AAUP cosponsors forum on graduate student unions
Academe, May/Jun 2002
In December the AAUP cosponsored a forum on graduate student unionization at Yale University with Yale professors, including Peter Brooks, Michael Holquist, and Robert Gordon. The event provided interested faculty at Yale with information on different aspects of graduate student unionization.
AAUP general secretary Mary Burgan reviewed the changes in higher education that account for the surge in interest among graduate students in collective bargaining. "Ours is a profession under siege," Burgan said, citing a depressed job market for Ph.D.'s, attacks on tenure, the mounting use of contingent labor in the academy, and moves to "unbundle" or outsource the work of the professoriate. The traditional academic career trajectory is becoming a thing of the past, Burgan said.
AAUP general counsel David Rabban, a professor of law at the University of Texas at Austin, discussed labor law relevant to graduate student organizing and examined arguments for and against it. He noted the similarity between New York University's recent claim that graduate student unionization threatened institutional academic freedom and the 1935 claim by the Associated Press that collective bargaining rights for journalists would compromise the freedom of the press. (In the NYU case, the AAUP filed an amicus brief asserting that, in the experience of its local chapters, unionization in higher education has not threatened academic freedom. The NYU graduate students were granted collective bargaining rights in 2001.)

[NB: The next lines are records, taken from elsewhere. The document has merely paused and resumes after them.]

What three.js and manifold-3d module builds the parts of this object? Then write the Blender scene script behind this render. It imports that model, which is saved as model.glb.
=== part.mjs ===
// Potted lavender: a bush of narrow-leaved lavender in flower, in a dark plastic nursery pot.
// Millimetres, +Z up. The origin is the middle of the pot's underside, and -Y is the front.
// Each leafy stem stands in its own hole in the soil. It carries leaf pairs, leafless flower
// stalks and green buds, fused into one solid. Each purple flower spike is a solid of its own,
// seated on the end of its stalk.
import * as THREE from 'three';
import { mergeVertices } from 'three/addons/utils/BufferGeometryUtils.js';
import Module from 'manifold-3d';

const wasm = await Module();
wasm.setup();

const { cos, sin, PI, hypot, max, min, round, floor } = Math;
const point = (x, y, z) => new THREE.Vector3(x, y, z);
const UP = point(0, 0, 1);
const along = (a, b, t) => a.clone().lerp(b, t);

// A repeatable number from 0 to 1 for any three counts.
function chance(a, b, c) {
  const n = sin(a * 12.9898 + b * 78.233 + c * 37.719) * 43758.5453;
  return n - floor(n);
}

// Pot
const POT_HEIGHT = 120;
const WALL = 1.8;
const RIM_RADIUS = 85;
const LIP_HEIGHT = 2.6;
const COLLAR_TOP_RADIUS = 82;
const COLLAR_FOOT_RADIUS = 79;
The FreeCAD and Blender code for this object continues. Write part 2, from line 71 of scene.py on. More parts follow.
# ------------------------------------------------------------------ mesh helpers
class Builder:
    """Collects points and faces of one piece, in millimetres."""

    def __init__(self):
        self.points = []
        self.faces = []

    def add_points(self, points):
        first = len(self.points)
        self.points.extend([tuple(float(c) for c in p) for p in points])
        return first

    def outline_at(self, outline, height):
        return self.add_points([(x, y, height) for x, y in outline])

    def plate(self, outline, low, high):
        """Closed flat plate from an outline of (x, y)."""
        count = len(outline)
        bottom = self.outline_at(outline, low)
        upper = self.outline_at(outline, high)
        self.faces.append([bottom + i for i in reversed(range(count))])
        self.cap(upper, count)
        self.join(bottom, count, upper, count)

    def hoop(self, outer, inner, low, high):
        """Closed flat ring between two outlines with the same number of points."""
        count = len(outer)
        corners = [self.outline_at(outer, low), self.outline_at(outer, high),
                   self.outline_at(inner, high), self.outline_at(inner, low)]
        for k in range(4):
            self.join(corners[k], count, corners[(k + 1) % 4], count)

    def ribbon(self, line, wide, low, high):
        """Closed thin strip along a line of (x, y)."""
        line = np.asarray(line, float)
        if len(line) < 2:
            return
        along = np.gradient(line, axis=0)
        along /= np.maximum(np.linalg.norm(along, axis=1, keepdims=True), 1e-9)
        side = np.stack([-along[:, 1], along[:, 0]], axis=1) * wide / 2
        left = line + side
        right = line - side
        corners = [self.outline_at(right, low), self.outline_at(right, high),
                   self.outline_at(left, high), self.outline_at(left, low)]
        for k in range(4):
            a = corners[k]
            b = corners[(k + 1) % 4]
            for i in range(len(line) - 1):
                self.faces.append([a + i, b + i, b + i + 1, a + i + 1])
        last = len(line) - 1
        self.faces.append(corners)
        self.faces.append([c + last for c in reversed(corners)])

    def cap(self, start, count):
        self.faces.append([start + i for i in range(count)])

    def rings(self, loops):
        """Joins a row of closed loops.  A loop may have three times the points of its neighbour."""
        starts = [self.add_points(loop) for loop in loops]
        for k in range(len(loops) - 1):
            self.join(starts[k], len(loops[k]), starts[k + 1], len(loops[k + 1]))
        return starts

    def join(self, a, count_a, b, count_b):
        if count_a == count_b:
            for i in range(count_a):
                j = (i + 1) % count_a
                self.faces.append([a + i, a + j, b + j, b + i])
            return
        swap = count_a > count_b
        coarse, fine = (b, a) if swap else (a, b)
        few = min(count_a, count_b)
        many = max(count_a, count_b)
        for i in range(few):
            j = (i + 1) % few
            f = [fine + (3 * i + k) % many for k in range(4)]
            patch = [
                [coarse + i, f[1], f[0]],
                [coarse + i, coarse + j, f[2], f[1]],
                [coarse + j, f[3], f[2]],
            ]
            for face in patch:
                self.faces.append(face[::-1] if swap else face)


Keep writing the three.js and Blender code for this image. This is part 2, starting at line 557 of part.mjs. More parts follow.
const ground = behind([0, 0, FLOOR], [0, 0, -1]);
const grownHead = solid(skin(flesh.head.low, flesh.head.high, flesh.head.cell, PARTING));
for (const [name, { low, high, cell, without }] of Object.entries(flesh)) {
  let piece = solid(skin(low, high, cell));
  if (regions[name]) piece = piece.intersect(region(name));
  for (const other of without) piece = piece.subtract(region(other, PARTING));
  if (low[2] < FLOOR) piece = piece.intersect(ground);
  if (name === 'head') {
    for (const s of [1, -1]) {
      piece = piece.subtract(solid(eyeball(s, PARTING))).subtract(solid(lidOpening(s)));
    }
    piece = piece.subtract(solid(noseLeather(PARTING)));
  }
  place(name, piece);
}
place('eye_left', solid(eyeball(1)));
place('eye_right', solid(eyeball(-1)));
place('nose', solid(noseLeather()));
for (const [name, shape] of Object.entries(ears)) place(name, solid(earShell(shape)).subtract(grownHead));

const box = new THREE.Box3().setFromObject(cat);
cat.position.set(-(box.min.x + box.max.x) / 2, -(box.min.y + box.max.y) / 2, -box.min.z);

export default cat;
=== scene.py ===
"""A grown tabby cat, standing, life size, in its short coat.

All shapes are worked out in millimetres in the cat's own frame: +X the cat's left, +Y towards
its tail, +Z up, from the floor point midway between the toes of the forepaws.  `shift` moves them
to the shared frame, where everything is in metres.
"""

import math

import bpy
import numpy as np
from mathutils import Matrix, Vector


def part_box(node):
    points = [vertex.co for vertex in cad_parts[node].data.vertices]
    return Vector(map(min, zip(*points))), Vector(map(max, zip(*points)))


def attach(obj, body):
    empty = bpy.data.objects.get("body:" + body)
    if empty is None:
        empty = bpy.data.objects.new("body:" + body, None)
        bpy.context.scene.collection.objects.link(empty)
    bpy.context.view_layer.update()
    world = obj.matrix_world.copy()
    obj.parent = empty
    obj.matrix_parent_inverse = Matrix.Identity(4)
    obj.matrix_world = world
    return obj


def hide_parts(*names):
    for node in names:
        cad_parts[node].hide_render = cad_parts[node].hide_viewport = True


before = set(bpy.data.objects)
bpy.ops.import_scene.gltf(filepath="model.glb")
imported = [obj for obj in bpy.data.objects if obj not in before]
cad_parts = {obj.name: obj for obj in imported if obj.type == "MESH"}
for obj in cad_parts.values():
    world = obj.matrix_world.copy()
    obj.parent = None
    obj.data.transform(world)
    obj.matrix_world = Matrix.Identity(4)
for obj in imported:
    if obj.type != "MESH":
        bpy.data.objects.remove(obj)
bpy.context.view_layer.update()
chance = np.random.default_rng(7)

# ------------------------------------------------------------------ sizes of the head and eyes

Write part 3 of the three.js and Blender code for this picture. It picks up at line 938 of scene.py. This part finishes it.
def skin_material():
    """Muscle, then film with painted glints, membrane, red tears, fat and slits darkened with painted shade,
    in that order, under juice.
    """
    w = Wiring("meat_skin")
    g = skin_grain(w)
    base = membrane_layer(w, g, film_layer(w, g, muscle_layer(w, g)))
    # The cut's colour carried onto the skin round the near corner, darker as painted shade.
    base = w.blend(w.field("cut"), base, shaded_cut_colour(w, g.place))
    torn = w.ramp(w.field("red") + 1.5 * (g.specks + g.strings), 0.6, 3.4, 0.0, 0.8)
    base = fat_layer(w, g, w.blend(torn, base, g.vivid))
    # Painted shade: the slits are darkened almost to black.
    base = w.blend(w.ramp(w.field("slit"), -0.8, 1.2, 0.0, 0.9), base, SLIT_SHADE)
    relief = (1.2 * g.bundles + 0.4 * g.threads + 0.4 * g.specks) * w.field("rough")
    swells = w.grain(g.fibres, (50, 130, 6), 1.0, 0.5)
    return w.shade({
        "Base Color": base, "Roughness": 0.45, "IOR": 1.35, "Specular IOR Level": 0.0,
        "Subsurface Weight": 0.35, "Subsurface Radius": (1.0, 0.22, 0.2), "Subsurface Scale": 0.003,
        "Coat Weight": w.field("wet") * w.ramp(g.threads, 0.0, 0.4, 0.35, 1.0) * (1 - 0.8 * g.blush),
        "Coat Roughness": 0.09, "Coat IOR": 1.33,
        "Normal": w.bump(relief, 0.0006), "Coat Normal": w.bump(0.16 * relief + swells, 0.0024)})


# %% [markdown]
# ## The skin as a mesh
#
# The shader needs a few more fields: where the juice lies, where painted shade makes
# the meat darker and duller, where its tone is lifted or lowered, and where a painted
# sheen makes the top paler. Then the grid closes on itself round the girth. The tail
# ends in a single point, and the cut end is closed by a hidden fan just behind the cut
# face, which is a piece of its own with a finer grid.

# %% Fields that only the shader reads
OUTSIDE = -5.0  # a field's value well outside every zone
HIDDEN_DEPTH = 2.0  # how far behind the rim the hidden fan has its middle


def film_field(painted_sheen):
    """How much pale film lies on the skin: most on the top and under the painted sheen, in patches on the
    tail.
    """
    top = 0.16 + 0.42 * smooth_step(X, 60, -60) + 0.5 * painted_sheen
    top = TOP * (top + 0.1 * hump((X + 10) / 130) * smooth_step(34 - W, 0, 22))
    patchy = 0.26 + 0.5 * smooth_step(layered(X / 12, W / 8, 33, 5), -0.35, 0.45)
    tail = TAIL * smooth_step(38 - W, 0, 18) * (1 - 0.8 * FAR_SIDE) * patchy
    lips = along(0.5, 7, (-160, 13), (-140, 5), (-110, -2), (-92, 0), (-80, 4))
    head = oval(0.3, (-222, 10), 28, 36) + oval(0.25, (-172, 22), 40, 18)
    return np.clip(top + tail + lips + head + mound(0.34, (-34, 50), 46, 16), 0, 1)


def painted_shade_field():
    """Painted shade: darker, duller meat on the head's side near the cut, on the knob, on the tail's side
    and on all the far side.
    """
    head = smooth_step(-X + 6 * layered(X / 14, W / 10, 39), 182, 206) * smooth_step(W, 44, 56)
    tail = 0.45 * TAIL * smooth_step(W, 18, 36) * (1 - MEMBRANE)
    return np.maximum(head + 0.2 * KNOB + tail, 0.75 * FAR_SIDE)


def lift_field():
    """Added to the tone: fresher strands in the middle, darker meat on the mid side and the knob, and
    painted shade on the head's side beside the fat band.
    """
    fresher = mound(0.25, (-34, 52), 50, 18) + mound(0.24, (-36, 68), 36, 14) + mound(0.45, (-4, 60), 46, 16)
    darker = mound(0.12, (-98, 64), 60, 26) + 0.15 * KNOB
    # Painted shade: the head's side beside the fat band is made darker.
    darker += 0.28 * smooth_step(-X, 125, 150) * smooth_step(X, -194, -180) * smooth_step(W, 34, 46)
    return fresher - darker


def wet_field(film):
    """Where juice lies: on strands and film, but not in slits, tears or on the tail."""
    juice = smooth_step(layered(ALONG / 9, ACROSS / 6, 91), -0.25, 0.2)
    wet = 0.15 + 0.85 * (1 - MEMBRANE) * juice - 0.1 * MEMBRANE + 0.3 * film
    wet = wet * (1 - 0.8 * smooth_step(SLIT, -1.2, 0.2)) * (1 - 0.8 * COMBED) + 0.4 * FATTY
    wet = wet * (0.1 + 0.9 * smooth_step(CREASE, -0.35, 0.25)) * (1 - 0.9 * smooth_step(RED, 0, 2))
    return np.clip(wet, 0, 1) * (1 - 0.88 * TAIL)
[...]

Following the AAUP speakers, two faculty members shared their experiences with graduate student unionization. Dee Morris, an English professor at the University of Iowa, was chair of her department when graduate students at the university organized. She said she does not view graduate student unionization as inimical either to higher education or to faculty-student relationships. Jackson Lears, a professor of history at Rutgers University, testified to the collegiality of relationships between faculty and graduate students at Rutgers, where both groups are in the same bargaining unit. Morris and Learn acknowledged that graduate student organizing has complex ramifications for academic departments, but both also noted that union rules and procedures can clarify and improve relationships between faculty and teaching assistants.